Virtual celebration to take place on Dec. 9



David Mariner, gay news, Washington Blade
David Mariner (Washington Blade file photo by Michael Key)

D.C.’s Rainbow History Project says it will honor and recognize 12 individuals and one organization by designating them as Community Pioneers “for their diverse contributions to the Washington-area LGBTQ community” at a Dec. 9 virtual celebration.

“Rainbow History Project is an all-volunteer organization dedicated to collecting, preserving and sharing the LGBT history of metropolitan Washington, D.C.,” the group says in a statement announcing the event. “The Pioneers awards recognize diverse community leaders for their roles as organizational founders, innovators, advocates and volunteers,” the statement says.

“The Pioneers celebration will be held virtually and is designed with special features that reproduce the feeling of attending in-person, such as live streaming and video chatting with other attendees and Pioneers before and after the core awards programing,” according to the statement.

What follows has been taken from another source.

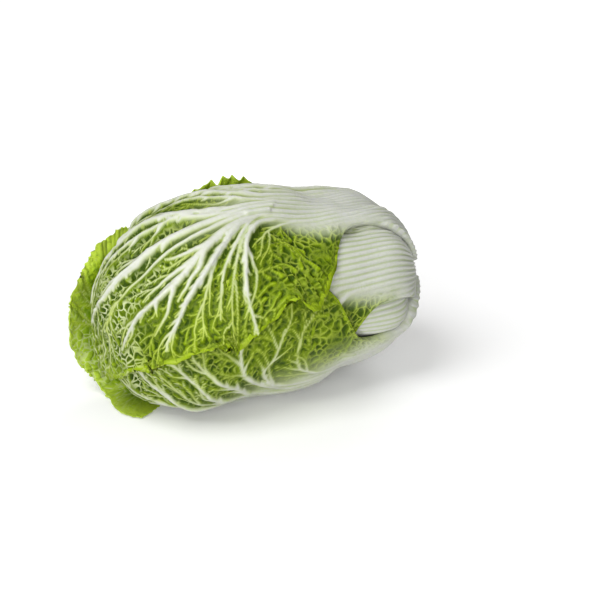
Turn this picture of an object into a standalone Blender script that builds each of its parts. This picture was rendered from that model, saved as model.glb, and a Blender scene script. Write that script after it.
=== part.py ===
"""A whole napa cabbage, lying on its side, built leaf by leaf.

The head's axis runs along X: the cut stem points to +X and the tips of the leaves to -X. The
floor is Z = 0, and the origin is on it, under the middle of the head. Leaves are laid one over
another from the heart outwards, each a golden turn round from the last, as they grow.

Every place in the head lies on a ray from its axis. A ray has a reach, which is how far along
the leaves it is from the widest part of the base, and a turn about the axis: 0 is up and 90
degrees is towards -Y. A grid of rays keeps how far out the head has got as the leaves go on.
"""

import math

import bmesh
import bpy
import numpy as np

# The head
BASE_CENTRE = 0.062  # from the cut face to where the base starts to round off
TRUNK_LENGTH = 0.132  # from there to where the tip starts to round off
ROUND_RADIUS = 0.080  # metres of reach for each radian of the rounded base and tip
BASE_ANGLE = math.radians(63)  # how far the base rounds in, to the side of the stem
AXIS_HEIGHT = 0.0785  # of the head's axis above the floor
TIP_DROOP = 0.010  # how much lower the axis is at the tip
HEART_RADIUS = 0.009
GOLDEN_TURN = math.radians(137.5)
OUTER_TURN = math.radians(230.5)  # where the outermost leaf's midrib lies

# How far out the closed head gets, as (reach, distance from the axis)
HEAD_PROFILE = (
    (-0.088, 0.066),
    (-0.060, 0.068),
    (-0.025, 0.070),
    (0.010, 0.0710),
    (0.045, 0.0788),
    (0.090, 0.0830),
    (0.130, 0.0830),
    (0.165, 0.0785),
    (0.210, 0.0720),
    (0.258, 0.0660),
)

# The head is flatter at its lower front towards the tip
FLAT_SHARE = 0.11
FLAT_TURN = math.radians(145)
FLAT_SPREAD = math.radians(28)
FLAT_FROM, FLAT_TO = 0.07, 0.12  # reach over which it sets in

# The leaves
LEAF_COUNT = 22
GAP = 0.0014  # between one leaf and the next
BLADE_THICKNESS = 0.0030  # of a blade with its crumples
RIB_THICKNESS = 0.0070  # more than that at the foot of a midrib
RIB_HALF_WIDTH = 0.029  # of a midrib at its foot
EDGE_POWER = 3.0  # how suddenly a leaf's far edge rounds off towards its sides

# Half the angle that a leaf wraps round the head, as (share of its length, degrees)
WRAP = (
    (0.0, 57),
    (0.09, 38),
    (0.19, 29),
    (0.28, 33),
    (0.36, 66),
    (0.44, 97),
    (0.55, 103),
    (0.68, 99),
    (0.84, 84),
    (0.93, 70),
    (1.0, 52),
)
TIP_WRAP = math.radians(88)
INNER_WRAP = 48  # inner leaves are broad all the way down

# The stem
STEM_RADIUS = 0.026
STEM_HEIGHT = 0.046
STEM_SIDES = 32
STEM_PROFILE = ((0.0, 0.0), (0.90, 0.0), (1.0, 0.05), (1.0, 0.12), (0.64, 0.50), (0.36, 0.80), (0.0, 0.97))

# How the leaves are laid
ROWS = 150
COLUMNS = 180
SWELL = 3
BLUR = 12
LIFTS = 6
ROUNDS = 7
EVENNESS = 0.25  # how much of the head's unevenness is kept
REACH_LOW = -BASE_ANGLE * ROUND_RADIUS
REACH_HIGH = TRUNK_LENGTH + math.pi / 2 * ROUND_RADIUS
REST = 0.0026  # points of the outermost leaf this near the floor are on it


class Leaf:
    """One leaf. Its tip is an angle over the head's shoulder, and arc is how much shorter its sides are.

    front and back scale how far its sides wrap, and back_tip is back beyond the head's shoulder. A loose
    leaf lifts off the head towards its tip, by lift_tip, and along its front edge, by lift_side.
    """

    def __init__(self, index, tip, cells, arc=0.2, front=1.0, back=1.0, back_tip=1.0, lift_tip=0.0, lift_side=0.0):
        self.name = f"leaf_{index:02d}"
        self.index = index
        self.turn = OUTER_TURN + (index - 1) * GOLDEN_TURN
        self.end = TRUNK_LENGTH + ROUND_RADIUS * math.radians(tip)
        self.cells = cells
        self.least_wrap = INNER_WRAP if index > 5 else 0
        self.arc = arc
        self.front = front
        self.back = back
        self.back_tip = back_tip
        self.lift_tip = lift_tip
        self.lift_side = lift_side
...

“Celebrating our Community Pioneers has been a cherished tradition since Rainbow History Project’s founding 21 years ago,” said Rob Berger, the organization’s chairperson. “It’s always an inspiring event, and we are happy that our virtual platform will still allow participants to meet and talk with the Pioneers,” Berger said in the statement.

The virtual event is free and open to the public, the statement says. Organizers released this link for those interested in attending, saying a short registration process may require registering in advance. 

Remo Conference

Following is the list of Community Pioneers scheduled to be honored at the Dec. 9 event as released by Rainbow History Project along with the project’s description of their backgrounds.

Arlington Gay and Lesbian Alliance, a local group that since its founding has addressed equal rights issues for LGBTQ Virginians from a state and local perspective.

– Eboné F. Bell, founder and editor-in-chief of Tagg Magazine and Tagg Communication LLC.

Bart Forbes, founding member of “Gay Fairfax,” a pioneering television newsmagazine program in Northern Virginia.

– Ellen Kahan, youth and family advocate, president of Rainbow Families, former director of the Lesbian Services Program at Whitman-Walker Health, and currently senior director of programs and partnerships at the Human Rights Campaign Foundation.

– Theodore Kirkland (deceased), a co-founder of D.C. Black Pride in 1991, member of the Gay Liberation Front and Skyline Faggots, active community health volunteer and advocate.

– Paul Marengo, community leader through LGBTQ organizations including Reel Affirmations, Cherry Fund, and Pride celebrations for youth, Latino, Black and Transgender communities.

– David Mariner, executive director of CAMP Rehoboth, and former executive director of the D.C. Center for the LGBT Community.

– Mark Meinke founder longtime chair, Rainbow History Project, and co-founder of Rainbow Heritage Network, a national organization for the recognition and preservation of sites, history and heritage associated with sexual and gender minorities.

– Michael “Micci” Sainte Andress, artist, health educator and advocate and an early leader in bringing African Americans into HIV/AIDS clinical trials.

– Boden Sandstrom, founder and owner of Woman Sound (later City Sound), the first all-woman sound company, which makes LGBTQ rights rallies and the women’s music scene possible.

Casse Culver (deceased), nationally acclaimed D.C. lesbian feminist singer-songwriter, and partner of Boden Sandstrom, whose followers said her love songs and feminist lyrics moved audiences from foot stomping to silent reflection.  

Alan Sharpe, playwright, director and co-founder of the African American Collective Theater in Washington, D.C., in 1976, which now focuses on LGBTQ life and culture in the Black community.